How to reshape a flat array into a 2d in C?

Question

I have an array with x * x elements defined as a pointer.

I wanted to do something like this:

void func(const unsigned int x, const int *flat_array)
{
    const int (*reshaped)[x] = flat_array;
    ...
}

but how?

Answer 1

Assuming that the pointer does point at an array, that is - a chunk of adjacent items of the same type, then you can safely cast the pointer type:

const int (*reshaped)[x] = (const int(*)[x])flat_array;

This is guaranteed to work because the type aliasing rules in C are only concerned of the nature of the pointed-at data and not so much about the pointer types involved. (See the concept of effective type, 6.5/6).

Answer 2

This code works for me. Note that it uses a C99 (and C11) variable length array (VLA). It won't compile with a C89/C90 compiler.

#include <stdio.h>

static void func(const unsigned int x, const int *flat_array)
{
    const int (*reshaped)[x] = (void *)flat_array;
    for (unsigned int i = 0; i < x; i++)
    {
        for (unsigned int j = 0; j < x; j++)
            printf("%3d", reshaped[i][j]);
        putchar('\n');
    }
}

int main(void)
{
    int flat[] =
    {
        /* random -n 25 10 99 | commalist -n 5 -b '        ' */
        73, 34, 76, 48, 17,
        25, 71, 11, 87, 74,
        18, 87, 11, 47, 32,
        33, 62, 41, 55, 90,
        90, 28, 69, 58, 29,
    };

    for (int i = 0; i < 5; i++)
    {
        printf("R[%d]", i);
        for (int j = 0; j < 5; j++)
            printf(" [%d] = %2d", j, flat[i * 5 + j]);
        putchar('\n');
    }

    func(5, flat);
    return 0;
}

Compiled without warnings on a Mac running macOS Sierra 10.12.6 using GCC 7.1.0 with the compilation options:

$ gcc -O3 -g -std=c11 -Wall -Wextra -Werror -Wmissing-prototypes \
      -Wstrict-prototypes rs37.c -o rs37
$

Without the cast (to void *) in the function, I get the error:

initialization from incompatible pointer type [-Werror=incompatible-pointer-types]

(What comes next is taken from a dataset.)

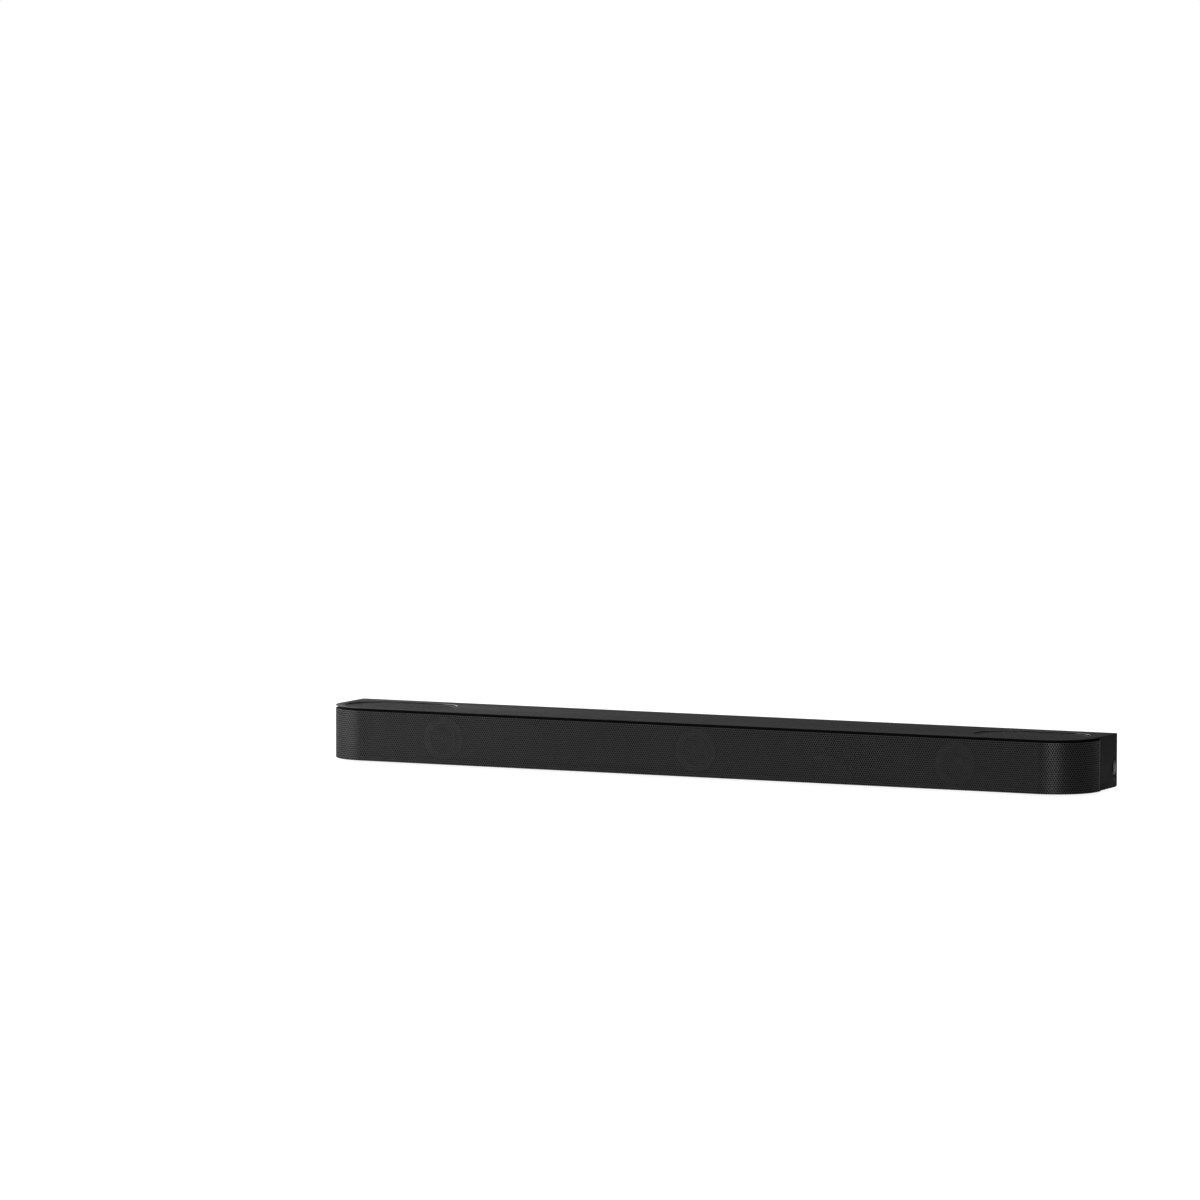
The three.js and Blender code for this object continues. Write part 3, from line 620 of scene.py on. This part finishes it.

The void * cast is an effective way to deal with the problem — but it could be misused very easily. You could also write:

    const int (*reshaped)[x] = (int (*)[x])flat_array;

That explicitly casts direct to the correct type — pointer to array of integers of row width x. You could add a const into the cast if you wanted to.

Output:

R[0] [0] = 73 [1] = 34 [2] = 76 [3] = 48 [4] = 17
R[1] [0] = 25 [1] = 71 [2] = 11 [3] = 87 [4] = 74
R[2] [0] = 18 [1] = 87 [2] = 11 [3] = 47 [4] = 32
R[3] [0] = 33 [1] = 62 [2] = 41 [3] = 55 [4] = 90
R[4] [0] = 90 [1] = 28 [2] = 69 [3] = 58 [4] = 29
 73 34 76 48 17
 25 71 11 87 74
 18 87 11 47 32
 33 62 41 55 90
 90 28 69 58 29

Answer 3

if original was malloced and I understand what reshape means

#define MIN(x,y) ((x) > (y) ? (y) : (x))

int *reshape(int *src, int srcRows, int srcCols, int newRows, int newColums)
{
    int *newarray = (*src != NULL && newRows > 0 && newColums > 0) ? malloc(newRows * newColums) : NULL;

    if (newarray != NULL)
    {
        for (int row = 0; row < MIN(srcRows, newRows); row++)
            for (int col = 0; col < MIN(srcCols, newColums); col++)
                *(newarray + row * newColums + col) = *(src + row * srcCols + col);
        free(src);
    }
    return newarray;
}

If new array is smaller some data will be lost.

Answer 4

this should do it :

int m,n;
typedef int myarray_t[x][x];
myarray_t *myarray;
myarray = (myarray_t *) flat_array;

for (m=0;m<x;m++)
   for (n=0;n<x;n++)
       printf("[%d][%d] : %d\n",m,n,(*myarray)[m][n]);